В каком-то темном смысле этот Авраам — кихотический предшественник Кафки. В том, что касается литературного влияния, Авраамом, от которого отвернулся Кафка, был Гёте; в духовной сфере Авраам воплощал Закон, или позитивный иудаизм. Кафка, оставивший Закон ради своего собственного негативного, отступился также от того Авраама, который неверно понял мир:
Вот заблуждение, в котором пребывает Авраам: он не может вынести однообразия этого мира. Известно, однако, что мир необычайно разнообразен, в чем можно убедиться, зачерпнув пригоршню этого мира и присмотревшись к нему поближе. Это, естественно, знает и Авраам. Таким образом жалоба на однообразие мира есть, собственно, жалоба на то, что недостаточно полно смешался с многообразием этого мира[542].
Кафка был слишком умным иронистом, чтобы считать, что его творчество или его существование достаточно полно смешались с мировым многообразием. Его лукавое восстание против Авраама — это протест против самого себя и своих уклонений, в том числе уклонения от иудаизма и от основной традиции литературы на немецком языке, начиная с Гёте.

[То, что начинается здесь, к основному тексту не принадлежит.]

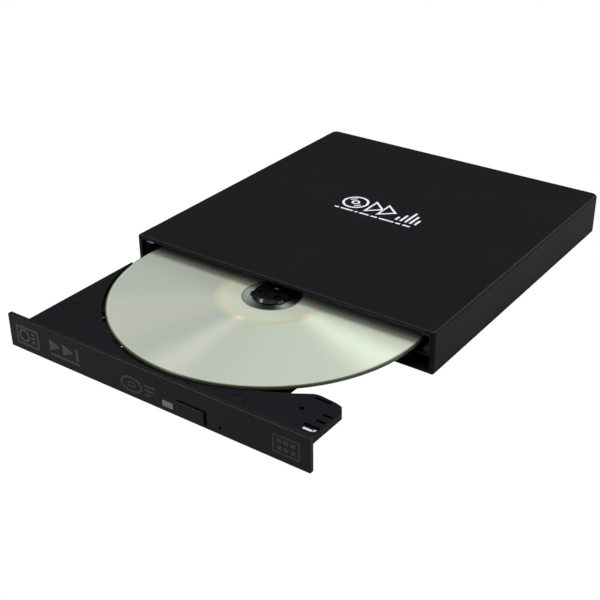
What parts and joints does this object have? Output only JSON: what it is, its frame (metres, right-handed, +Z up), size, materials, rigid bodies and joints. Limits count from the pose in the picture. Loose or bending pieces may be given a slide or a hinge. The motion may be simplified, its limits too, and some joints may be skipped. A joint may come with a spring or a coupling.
{
  "type": "external optical drive",
  "caption": "Slim external optical drive in a flat black case on rubber feet, its disc tray slid out with a disc on the hub; tray, latch, spindle, sled and button move.",
  "frame": {"origin": "on the desk, under the middle of the whole footprint as it stands with its tray out", "axes": "+X to the right seen from the front (the bezel side), +Y to the back, +Z up"},
  "size_m": [0.1324, 0.2069, 0.0176],
  "materials": {
    "shell_plastic": "soft-touch matt",
    "foot_rubber": "matt",
    "screw_steel": "zinc",
    "sheet_steel": "galvanised",
    "guide_plastic": "moulded",
    "circuit_board": "solder mask",
    "chip_plastic": "moulded",
    "connector_plastic": "moulded",
    "contact_gold": "plated",
    "tray_plastic": "fine texture",
    "bezel_plastic": "satin",
    "light_window": "frosted",
    "led_body": "clear",
    "solenoid_metal": "stamped",
    "cast_frame": "die cast",
    "damper_rubber": "matt",
    "ground_steel": "ground",
    "stator_iron": "laminated",
    "rotor_metal": "dark anodised",
    "hub_plastic": "moulded",
    "disc_plastic": "mirror-backed polycarbonate",
    "actuator_plastic": "moulded",
    "lens_glass": "coated"
  },
  "bodies": {
    "case": {"case_top": "shell_plastic", "case_bottom": "shell_plastic", "foot_front_left": "foot_rubber", "foot_front_right": "foot_rubber", "foot_rear_left": "foot_rubber", "foot_rear_right": "foot_rubber", "case_screws": "screw_steel", "drive_screws": "screw_steel", "chassis_pan": "sheet_steel", "chassis_cover": "sheet_steel", "cover_screws": "screw_steel", "left_guide": "guide_plastic", "centre_guide": "guide_plastic", "right_guide": "sheet_steel", "latch_post": "screw_steel", "main_board": "circuit_board", "main_chips": "chip_plastic", "flex_connector": "connector_plastic", "board_screws": "screw_steel", "drive_connector": "connector_plastic", "bridge_board": "circuit_board", "bridge_chips": "chip_plastic", "bridge_receptacle": "connector_plastic", "usb_shell": "sheet_steel", "usb_tongue": "connector_plastic", "usb_contacts": "contact_gold"},
    "tray": {"tray": "tray_plastic", "bezel": "bezel_plastic", "led_lens": "light_window", "tray_board": "circuit_board", "eject_switch": "chip_plastic", "activity_led": "led_body", "tray_board_screws": "screw_steel", "tray_shield": "sheet_steel", "shield_screws": "screw_steel", "latch_pin": "screw_steel", "latch_solenoid": "solenoid_metal", "traverse_frame": "cast_frame", "traverse_dampers": "damper_rubber", "traverse_screws": "screw_steel", "guide_rods": "ground_steel", "sled_motor": "solenoid_metal", "spindle_base": "sheet_steel", "spindle_stator": "stator_iron"},
    "rail": {"left_rail": "sheet_steel"},
    "button": {"eject_button": "bezel_plastic"},
    "latch": {"tray_latch": "guide_plastic"},
    "spindle": {"spindle_shaft": "ground_steel", "spindle_rotor": "rotor_metal", "disc_pad": "damper_rubber", "hub_cap": "hub_plastic", "optical_disc": "disc_plastic"},
    "claw_1": {"chuck_claw_1": "hub_plastic"},
    "claw_2": {"chuck_claw_2": "hub_plastic"},
    "claw_3": {"chuck_claw_3": "hub_plastic"},
    "pickup": {"pickup_body": "cast_frame", "rack_follower": "guide_plastic"},
    "lens": {"lens_actuator": "actuator_plastic", "objective_lens": "lens_glass"},
    "sled_screw": {"lead_screw": "ground_steel"}
  },
  "joints": [
    {"name": "tray_slide", "type": "slide", "parent": "case", "child": "tray", "axis": [0, -1, 0], "range_m": [-0.0686, 0.02]},
    {"name": "left_rail_slide", "type": "slide", "parent": "case", "child": "rail", "axis": [0, -1, 0], "range_m": [-0.0343, 0.01]},
    {"name": "eject_press", "type": "slide", "parent": "tray", "child": "button", "axis": [0, 1, 0], "range_m": [0, 0.0006], "stiffness_N_per_m": 400},
    {"name": "latch_swing", "type": "hinge", "parent": "tray", "child": "latch", "pos_m": [0.034, -0.0816, 0.0051], "axis": [0, 0, 1], "range_deg": [0, 24]},
    {"name": "spindle_spin", "type": "hinge", "parent": "tray", "child": "spindle", "pos_m": [-0.001, -0.0341, 0.008], "axis": [0, 0, 1], "continuous": true},
    {"name": "pickup_slide", "type": "slide", "parent": "tray", "child": "pickup", "axis": [-0.5736, -0.8192, 0], "range_m": [0, 0.03]},
    {"name": "lead_screw_spin", "type": "hinge", "parent": "tray", "child": "sled_screw", "pos_m": [-0.03918, -0.0562, 0.00595], "axis": [-0.5736, -0.8192, 0], "range_deg": [0, 3600]},
    {"name": "lens_focus", "type": "slide", "parent": "pickup", "child": "lens", "axis": [0, 0, 1], "range_m": [-0.0003, 0.0003], "stiffness_N_per_m": 50},
    {"name": "claw_1_press", "type": "slide", "parent": "spindle", "child": "claw_1", "axis": [0, -1, 0], "range_m": [0, 0.0007], "stiffness_N_per_m": 200},
    {"name": "claw_2_press", "type": "slide", "parent": "spindle", "child": "claw_2", "axis": [0.866, 0.5, 0], "range_m": [0, 0.0007], "stiffness_N_per_m": 200},
    {"name": "claw_3_press", "type": "slide", "parent": "spindle", "child": "claw_3", "axis": [-0.866, 0.5, 0], "range_m": [0, 0.0007], "stiffness_N_per_m": 200}
  ],
  "couplings": [
    {"joint": "left_rail_slide", "follows": "tray_slide", "ratio": 0.5},
    {"joint": "lead_screw_spin", "follows": "pickup_slide", "rad_per_m": 2094.4}
  ]
}
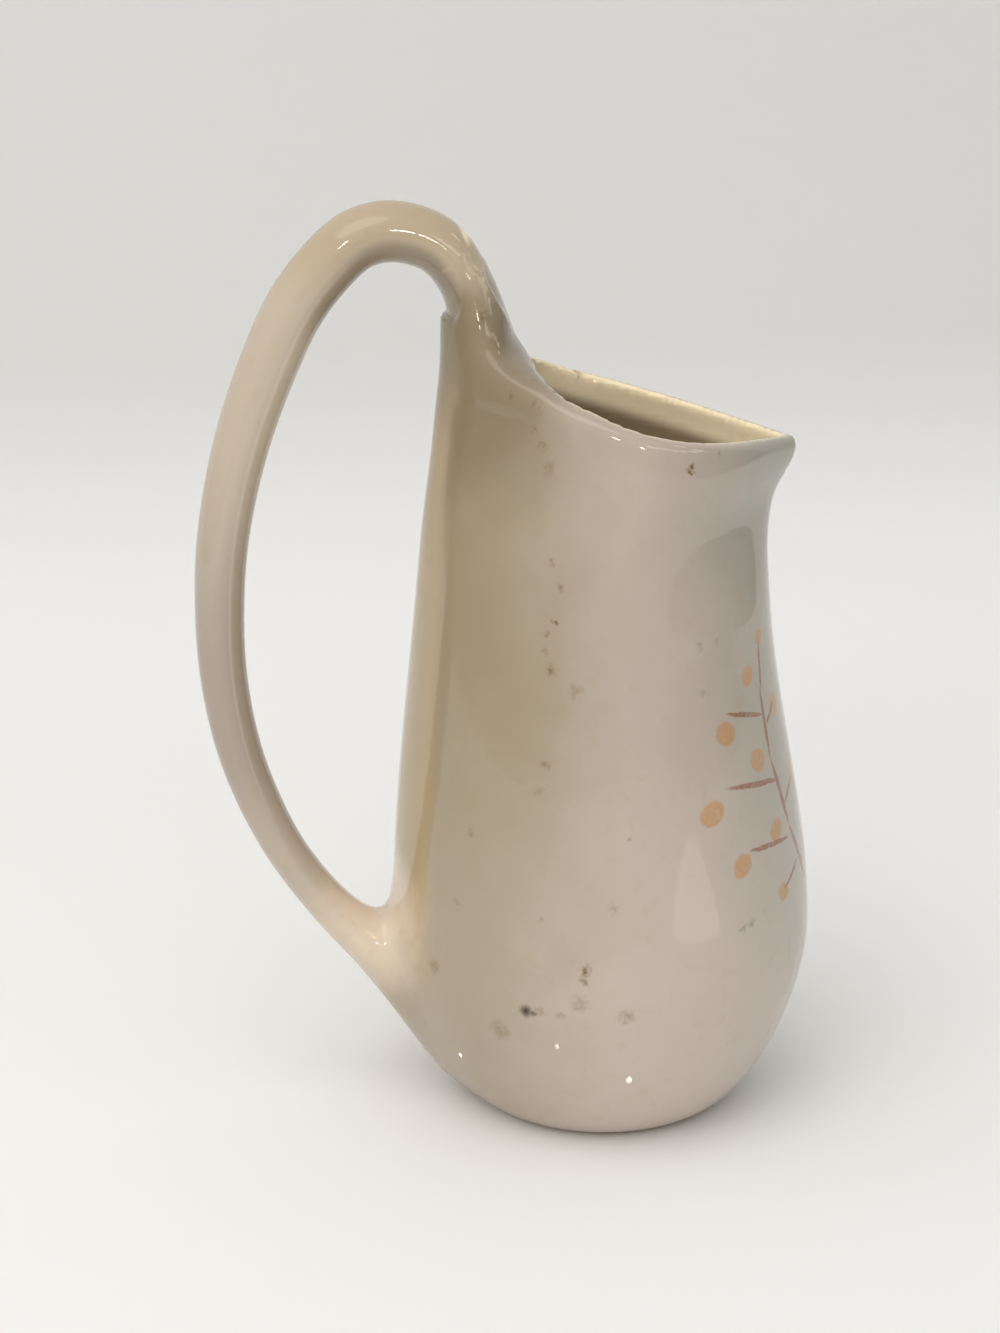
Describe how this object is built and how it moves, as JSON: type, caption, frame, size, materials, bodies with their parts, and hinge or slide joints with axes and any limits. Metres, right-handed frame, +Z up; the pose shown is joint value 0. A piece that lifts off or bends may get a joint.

Кафка называл уклонение словом «терпение» — подготовительный троп, метафора его занятий литературным творчеством. Творчество это, в большей мере, чем сочинения любого другого автора сопоставимой силы, существует в диалектически напряженных отношениях с возможностью толкования. Джойс — другая крайность: он приветствует толкование и небезуспешно пытается направлять его. Беккет — у которого достало отваги и гениальности на то, чтобы соединить в себе Джойса, Пруста и Кафку, — в отношении к толкованию ближе скорее к Кафке, чем к Джойсу с Прустом; но тень Кафки преследовала автора «Мерфи», «Моллоя» и «Уотта» не так неотступно, как тени Джойса и Пруста.